Again, the effect is eerie, mysterious, uncanny - just the way Nouvel wanted it. Giving a tour of the theatre to journalists, Nouvel, aged 60, wears only black, speaks often in sentences that sound like philosophical treatises, and has a bearing that makes his every move and gesture look like a statuesque, regal pose. He speaks of how ghosts are everywhere in a building. In the case of the Guthrie, he explains, the ghosts include not just the performances and the performers of the years gone by, but the activities, the industries, the livelihoods which used to make a theatre of this riverside site.
"A building is an echo, a long story," he says. "I wanted to create a sense of continuity, of memory."
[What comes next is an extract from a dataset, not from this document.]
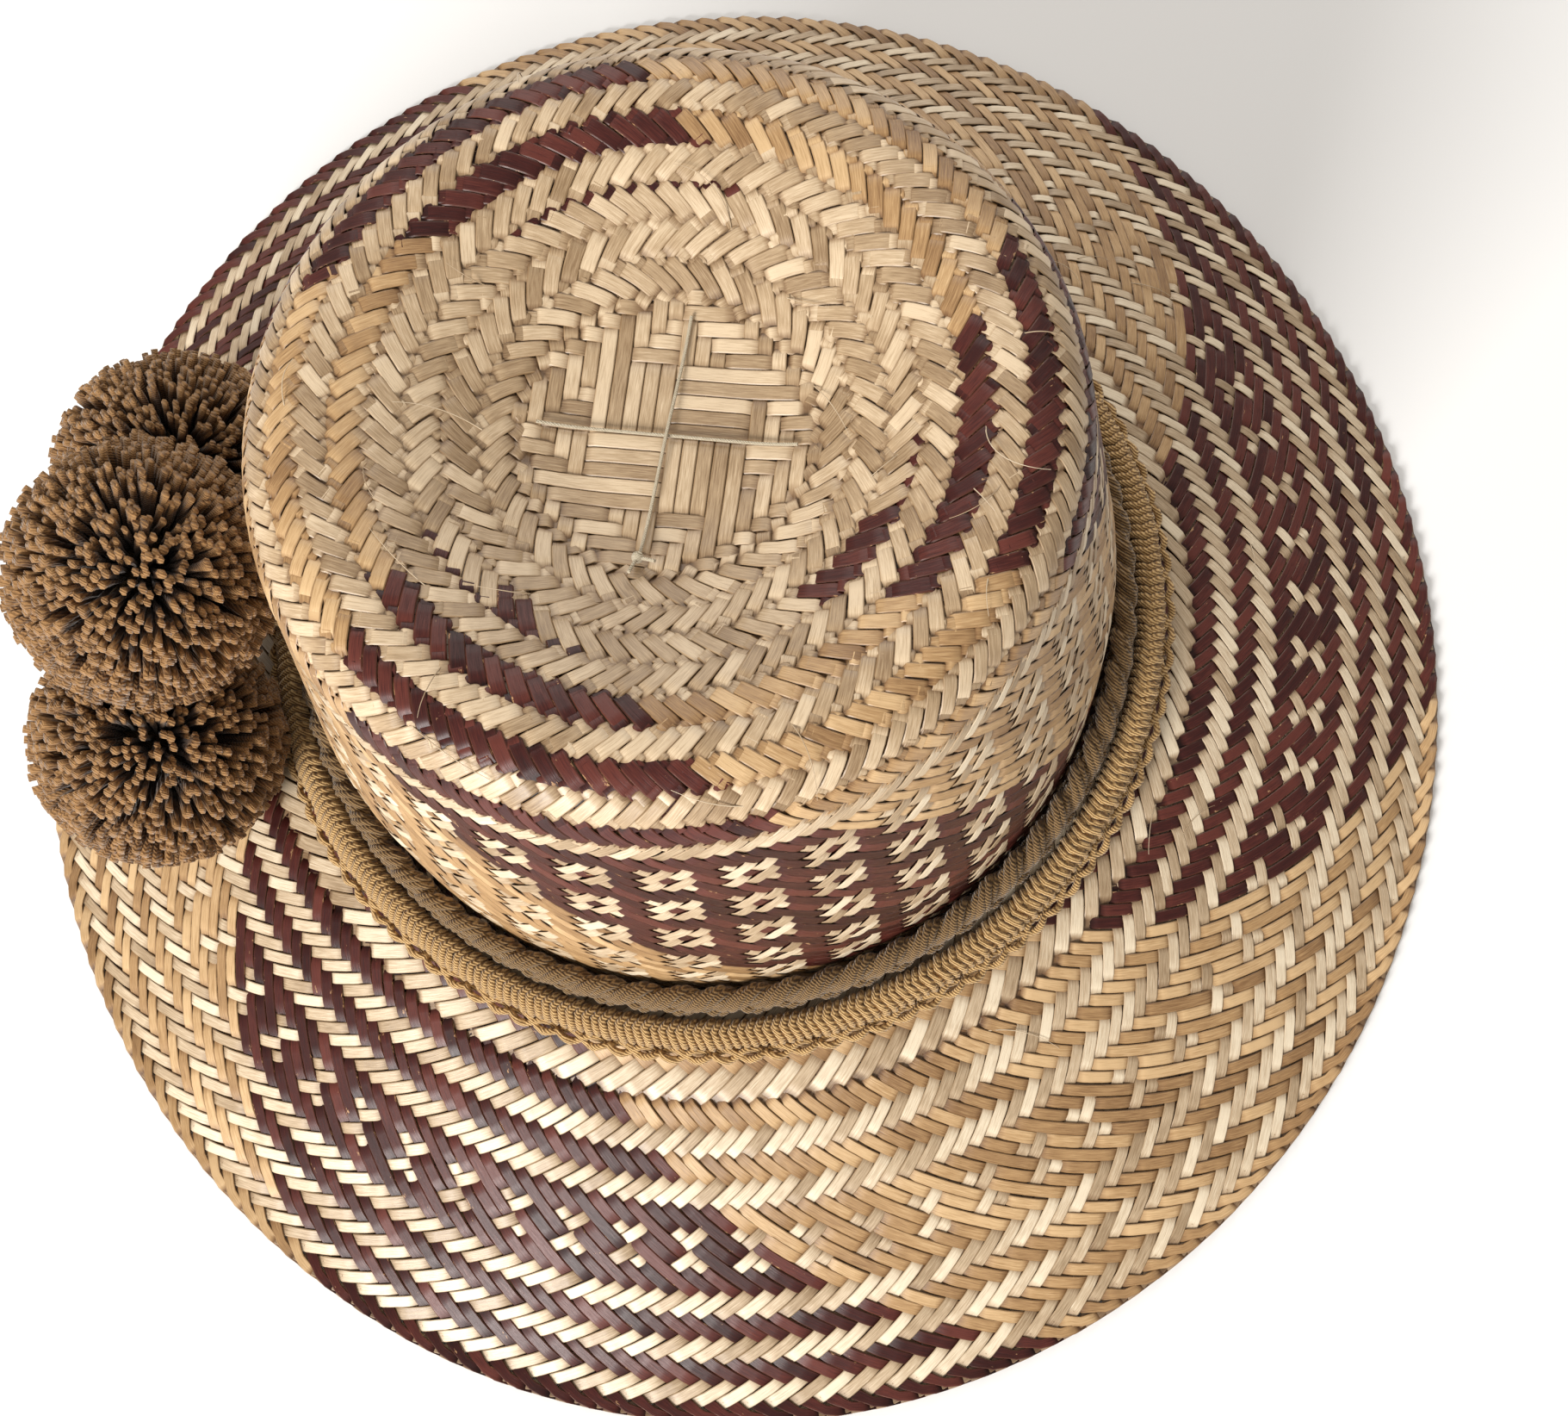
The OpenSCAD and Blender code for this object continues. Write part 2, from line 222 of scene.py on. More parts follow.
def straw_material(name, dark, middle, light, edge_colour, rough=(0.32, 0.55), specular=0.5, scuff_colour=None):
    """Split straw: fibre lines, a tone of its own for each strip, darker edges, and shade where a strip dives under."""
    material, tree, shader = new_material(name, 0.45, specular, coat=0.12, coat_rough=0.3)
    strand = attribute(tree, "strand")
    group = add(tree, "ShaderNodeGroup", node_tree=strip_fibre, Along=attribute(tree, "along"),
                Across=attribute(tree, "across"), Strand=strand, Fineness=2.4)
    own_tone = times(tree, plus(tree, group.outputs["Tone"], strand), 0.30)
    level = plus(tree, times(tree, group.outputs["Streak"], 0.55), own_tone)
    colour = ramp(tree, level, (0.36, dark), (0.55, middle), (0.74, light))
    colour = mix(tree, times(tree, group.outputs["Edge"], 0.55), colour, edge_colour)
    if scuff_colour:
        worn = math_node(tree, "GREATER_THAN",
                         plus(tree, group.outputs["Scuff"], times(tree, group.outputs["Edge"], 0.12)), 0.70)
        colour = mix(tree, worn, colour, scuff_colour)
    shown = times(tree, attribute(tree, "over"), attribute(tree, "outer"))
    open_to_light = add(tree, "ShaderNodeMapRange", Value=shown, From_Min=-0.7, From_Max=0.75,
                        To_Min=0.40, To_Max=1.0).outputs[0]
    shade = add(tree, "ShaderNodeCombineColor", Red=open_to_light,
                Green=math_node(tree, "POWER", open_to_light, 1.25), Blue=math_node(tree, "POWER", open_to_light, 1.5))
    colour = mix(tree, 1.0, colour, shade.outputs[0], "MULTIPLY")
    tree.links.new(colour, shader.inputs["Base Color"])
    gloss = add(tree, "ShaderNodeMapRange", Value=group.outputs["Streak"], To_Min=rough[0], To_Max=rough[1])
    tree.links.new(gloss.outputs[0], shader.inputs["Roughness"])
    bump = add(tree, "ShaderNodeBump", Strength=0.35, Distance=0.0002, Height=group.outputs["Height"])
    tree.links.new(bump.outputs[0], shader.inputs["Normal"])
    return material


def yarn_material(name, deep, body, tip, turns=900.0, foot_shade_and_own_tone=False):
    """Matt twisted yarn. For pompom yarns, painted shade makes each yarn darker towards its foot deep in the pompom and
    lighter to its tip, and each yarn has its own tone.
    """
    material, tree, shader = new_material(name, 0.85, 0.2, sheen=0.25)
    where = add(tree, "ShaderNodeTexCoord").outputs["Object"]
    group = add(tree, "ShaderNodeGroup", node_tree=yarn_ply, Vector=where, Turns=turns, Fuzz=2600.0)
    level = plus(tree, times(tree, group.outputs["Ply"], 0.5), times(tree, group.outputs["Fuzz"], 0.5))
    if foot_shade_and_own_tone:
        # painted shade: a yarn gets darker the deeper its part lies in the pompom
        painted_depth_shade = times(tree, math_node(tree, "POWER", attribute(tree, "reach"), 1.6), 0.55)
        own_tone = times(tree, math_node(tree, "SUBTRACT", attribute(tree, "yarn"), 0.5), 0.22)
        level = plus(tree, plus(tree, times(tree, level, 0.45), painted_depth_shade), own_tone)
    colour = ramp(tree, level, (0.18, deep), (0.5, body), (0.85, tip))
    tree.links.new(colour, shader.inputs["Base Color"])
    bump = add(tree, "ShaderNodeBump", Strength=0.6, Distance=0.0003, Height=group.outputs["Height"])
    tree.links.new(bump.outputs[0], shader.inputs["Normal"])
    return material


light_straw = straw_material("Light straw", (0.29, 0.195, 0.108), (0.53, 0.40, 0.26), (0.79, 0.67, 0.495),
                             (0.32, 0.21, 0.105))
tip_straw = straw_material("Tip straw", (0.24, 0.15, 0.075), (0.44, 0.31, 0.182), (0.68, 0.53, 0.355),
                           (0.26, 0.16, 0.073))
tan_straw = straw_material("Tan straw", (0.22, 0.115, 0.045), (0.41, 0.245, 0.108), (0.62, 0.42, 0.22),
                           (0.22, 0.12, 0.045))
dyed_straw = straw_material("Dyed straw", (0.022, 0.0035, 0.003), (0.052, 0.010, 0.008), (0.115, 0.028, 0.020),
                            (0.15, 0.06, 0.035), rough=(0.60, 0.20), specular=0.22, scuff_colour=(0.42, 0.24, 0.12))
band_yarn = yarn_material("Band yarn", (0.10, 0.048, 0.015), (0.43, 0.25, 0.095), (0.78, 0.55, 0.26), turns=620.0)
# Plait yarn: the band's own yarn darkened as painted shade, for the plait that sits between the crown's wall and the
# roll
plait_yarn_painted_shade = yarn_material("Plait yarn, painted shade", (0.032, 0.016, 0.006), (0.15, 0.083, 0.031), (0.36, 0.23, 0.10), turns=620.0)
# Pompom yarn: near black at a yarn's foot, which is painted shade deep in the pompom
pompom_yarn = yarn_material("Pompom yarn", (0.008, 0.0035, 0.0015), (0.084, 0.037, 0.014), (0.37, 0.20, 0.078),
                            turns=700.0, foot_shade_and_own_tone=True)
# Pompom core yarn: darker than the pompom's own yarn; on the core ball this is painted shade deep inside the pompom,
# and the bindings take the same colour
core_shade_and_binding_yarn = yarn_material("Pompom core yarn", (0.012, 0.007, 0.003), (0.05, 0.03, 0.012), (0.10, 0.06, 0.025))
cotton_thread = yarn_material("Cotton thread", (0.30, 0.24, 0.15), (0.55, 0.47, 0.34), (0.75, 0.68, 0.54), turns=1500.0)
sweat_tape = yarn_material("Sweatband tape", (0.42, 0.33, 0.20), (0.60, 0.50, 0.34), (0.74, 0.64, 0.47), turns=800.0)


# ---------------------------------------------------------------- Geometry Nodes trees
def sweep_tree(name, sides, flat):
    """Sweeps a rounded strip along poly lines that carry facing, girth, strand and along."""
    tree, gin, gout = new_group(
        name,
        [("Geometry", "NodeSocketGeometry", None), ("Width", "NodeSocketFloat", 1),
         ("Thickness", "NodeSocketFloat", 1), ("Material", "NodeSocketMaterial", None)],
        [("Geometry", "NodeSocketGeometry")], "GeometryNodeTree")
    curve = add(tree, "GeometryNodeMeshToCurve", Mesh=gin.outputs["Geometry"])
    turned = add(tree, "GeometryNodeSetCurveNormal", mode="FREE", Curve=curve.outputs[0],
                 _2=named_attribute(tree, "facing", "FLOAT_VECTOR"))
    girth = named_attribute(tree, "girth")
    path = add(tree, "GeometryNodeSetCurveRadius", Curve=turned.outputs[0], Radius=girth)
    ring = add(tree, "GeometryNodeCurvePrimitiveCircle", Resolution=sides, Radius=1.0).outputs["Curve"]
    place = add(tree, "GeometryNodeInputPosition").outputs[0]
    corner = add(tree, "ShaderNodeSeparateXYZ", _0=place)
    across = corner.outputs[0]
    if flat:
        squared = plus(tree, times(tree, across, 0.30), times(tree, math_node(tree, "SIGN", across), 0.70))
        upright = add(tree, "ShaderNodeCombineXYZ", X=times(tree, corner.outputs[1], -1.0), Y=squared)
        ring = add(tree, "GeometryNodeSetPosition", Geometry=ring, Position=upright.outputs[0]).outputs[0]
        ring = add(tree, "GeometryNodeCurveSplineType", spline_type="BEZIER", Curve=ring).outputs[0]
        ring = add(tree, "GeometryNodeCurveSetHandles", handle_type="VECTOR", Curve=ring).outputs[0]
        across = add(tree, "ShaderNodeSeparateXYZ", _0=place).outputs[1]
    ring = stored(tree, ring, "across", across)
    ring = stored(tree, ring, "outer", add(tree, "ShaderNodeSeparateXYZ", _0=place).outputs[0])
    size = add(tree, "ShaderNodeCombineXYZ", X=times(tree, gin.outputs["Thickness"], 0.55),
               Y=times(tree, gin.outputs["Width"], 0.5), Z=1.0)
    profile = add(tree, "GeometryNodeTransform", Geometry=ring, Scale=size.outputs[0])
    swept = add(tree, "GeometryNodeCurveToMesh", Curve=path.outputs[0], Profile_Curve=profile.outputs[0],
                Scale=girth, Fill_Caps=True)
    finish_tree(tree, swept.outputs[0], gin, gout)
    return tree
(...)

SET ON THE river on which a formerly agrarian city relied for its sustenance, the new Guthrie reflects the ghosts of the apparently unsightly buildings around it; its circular form echoes the grain silos, its coloured glass windows the neon signs. On the roof, two vertical LED electronic signs playfully imitate smokestacks. And, in the building's most dramatic statement, a massive cantilevered section stretches almost 180 feet over the river like a gangplank. From here, the views are spectacular; the outdoor space is like an amphitheatre on the water. Nouvel knows how to get the Guthrie patrons in the mood for the sensory tricks of the theatre.
"It's a game, all of these things are part of the game," he says of the way the building's many levels and spaces work together.
But gathering the millions of dollars in state investment and private donations necessary to pay Nouvel's fee and ensure that the building was finished to his high standards was hardly a game for Dowling and his board.
Convincing the board that a new theatre, and a big-name architect, were needed was the easy part. To raise the money, several courses of action had to be taken. A professional lobbyist was hired. For two years, Dowling himself personally lobbied the office of every single senator and member of congress in Washington, leading to what he calls "some very aggressive meetings". A grassroots campaign urged people all over the state of Minnesota to write to their legislators to ask for support for the Guthrie - and it worked. As did the appeal for donors, with more than 4,100 people coming forward over the eight-year period it took to bring the theatre into being.
Dowling really doesn't hold back when it comes to the gaping differences between Ireland and the US where public support of the arts is concerned. As a queue of punters eager to see their new theatre stretches around the building and down towards the river, it's hard to think of a reason why he should.
"Can you see that sort of line on Lower Abbey Street?" he asks. "No. It wouldn't happen. This community feels a sense of ownership of their cultural institutions in a way we've never cultivated in Ireland. With the exception, I think, of Druid.
"I think Druid in Galway have managed to become an important part of the city, both socially and economically. That's the same with the arts institutions here. We're not peripheral. We're at the centre."